At 15 percent efficiency and given a 20-year lifetime, researchers estimate organic solar cells could produce electricity at a cost of less than 7 cents per kilowatt-hour. In comparison, the average cost of electricity in the U.S. was 10.5 cents per kilowatt-hour in 2017, according to the U.S. Energy Information Administration.
Organic solar cells incorporate carbon into their construction to offer several advantages over conventional “inorganic” cells. Silicon-based inorganic solar panels are costly to make—composed of thick, rigid sheets that require fixed installation points.
But carbon-based organic solar cells could be inexpensively manufactured in rolls that are thin enough to bend and curve around structures or within clothing, and made any color, even transparent, to blend in to their environment.
Organic photovoltaics can potentially cut way down on the total solar energy system cost, making solar a truly ubiquitous clean energy source.Stephen Forrest, Peter A. Franken Distinguished University Professor of Engineering and Paul G. Goebel Professor of Engineering
Despite these advantages, organic solar cells have lacked the efficiency required to compete with conventional energy sources.
“For the last couple of years, efficiency for organic photovoltaics was stuck around 11 to 12 percent,” said Xiaozhou Che, a doctoral candidate in the Applied Physics Program and first author of a new study published in Nature Energy.

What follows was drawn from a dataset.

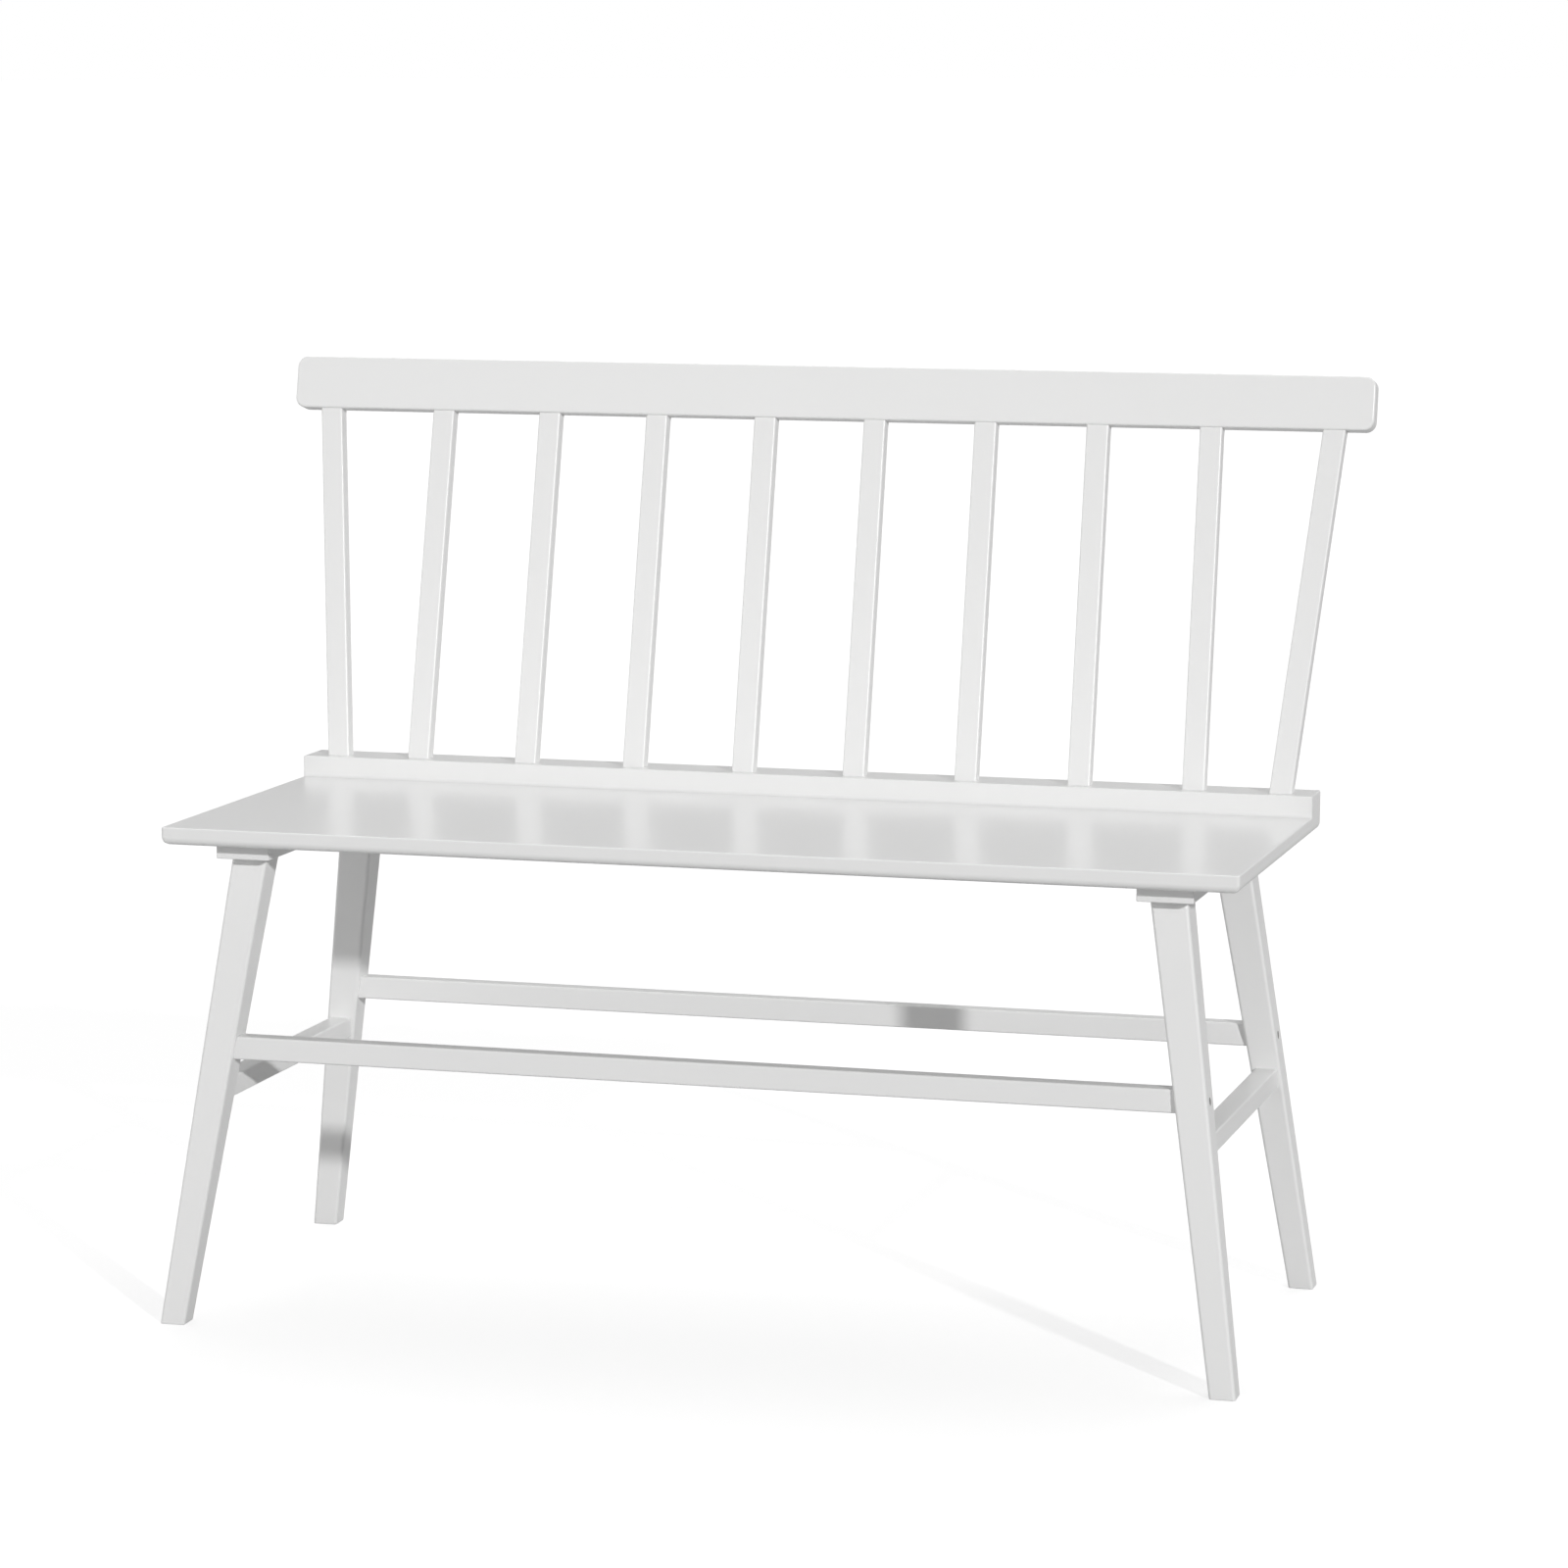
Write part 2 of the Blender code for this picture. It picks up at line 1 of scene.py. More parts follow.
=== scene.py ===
"""Looks of a slat-back dining bench in white satin paint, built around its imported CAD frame.

The bench has a raked seat board with a raised back ledge, ten slats under a straight top rail, and
four splayed, tapered legs tied by cleats, side stretchers and long stretchers. Lengths are in
metres. Two frames are used: the part frame, with its origin on the floor below the middle of the
bench, and the seat datum, which lies on the seat's top front edge and is tipped back by the rake.
"""

import logging
from dataclasses import dataclass
from enum import Enum
from math import cos, pi, radians, sin, tan
from typing import ClassVar, Optional, Self, Union

import bmesh
import bpy
from bmesh.types import BMEdge, BMesh, BMVert
from bpy.types import Material, Modifier, Node, NodeSocket, NodeTree, Object
from mathutils import Matrix, Vector

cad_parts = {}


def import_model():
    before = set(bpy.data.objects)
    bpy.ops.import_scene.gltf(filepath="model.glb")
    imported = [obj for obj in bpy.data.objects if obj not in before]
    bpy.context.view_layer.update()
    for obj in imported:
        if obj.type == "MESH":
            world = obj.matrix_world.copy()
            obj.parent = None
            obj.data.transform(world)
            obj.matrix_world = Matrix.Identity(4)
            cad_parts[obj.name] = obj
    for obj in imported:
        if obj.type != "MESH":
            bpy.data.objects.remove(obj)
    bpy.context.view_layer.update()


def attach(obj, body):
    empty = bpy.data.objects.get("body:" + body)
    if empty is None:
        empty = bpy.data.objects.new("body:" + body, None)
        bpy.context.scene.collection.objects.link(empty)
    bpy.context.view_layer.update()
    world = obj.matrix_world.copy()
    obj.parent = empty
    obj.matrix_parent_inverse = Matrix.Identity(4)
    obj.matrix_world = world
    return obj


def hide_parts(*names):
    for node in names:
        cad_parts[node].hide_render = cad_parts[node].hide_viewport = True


LOG = logging.getLogger("dining_bench")
BODY = "root"

# How far a block or a cutter runs past the face that trims it, the gap left where pieces meet, and
# the distance within which two points are one
OVERRUN = 0.03
SEAM = 0.00005
TINY = 0.00001

# Edges sharper than the first angle stay sharp, and directions within the second count as the same
SHARP_ANGLE = radians(32)
SAME_WAY = radians(25)

# Faces around a turned piece and around a hexagon socket, the profile of a bevel that is an arc,
# and the highest weight that the large faces of a rounding can have over its small ones
ROUND = 48
HEXAGON = 6
ARC = 0.5
LARGE_FACES_FIRST = 100

# Where a Mix node takes its two colours and gives their mix
MIX_COLOURS = (6, 7)
MIX_RESULT = 2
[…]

To break them out of this rut, the researchers combined multiple advancements in design and process.
First, they designed a system that combines specialized layers to absorb both visible and infrared light. Essentially they stacked two organic solar cells—one capable of absorbing light from the visible spectrum starting at 350 nanometers in wavelength, and another capable of absorbing near-infrared light up to 950 nanometers in wavelength.
“By themselves, the cells achieve 10- to 11-percent efficiency,” Che said. “When we stack them together, we increase light absorption and efficiency improves to 15 percent with an antireflection coating.”
Stacking the cells required a breakthrough in process. The team developed interconnecting layers that prevent damage to the first cell, and still allow light and electrical charges to pass through.
“That’s considered a difficult process because there’s a chance the liquid used in processing the top cell will dissolve the layers already deposited underneath,” Che said.
Expected in near future
Finally, the team demonstrated that their new design, materials and process have a high fabrication yield of over 95 percent. This means the researchers successfully created almost all devices without short circuits, and is important for scaling up fabrication to an industrial level.
Despite setting record efficiency, the team believes they can push their progress even further.
“We can improve the light absorption to increase electric current, and minimize the energy loss to increase voltage,” Che said. “Based on calculations, an 18-percent efficiency is expected in the near future for this type of multijunction device.”
The study, “High fabrication yield organic tandem photovoltaics combining vacuum- and solution-processed subcells with 15% efficiency,” is published in Nature Energy on April 23, 2018.
In addition to Forrest and Che, study co-authors include Yongxi Li, a postdoctoral fellow in the Department of Electrical Engineering and Computer Science, and Yue Qu, a doctoral student in electrical engineering.
The work was supported by the SunShot Program of the Department of Energy and the Department of the Navy, Office of Naval Research.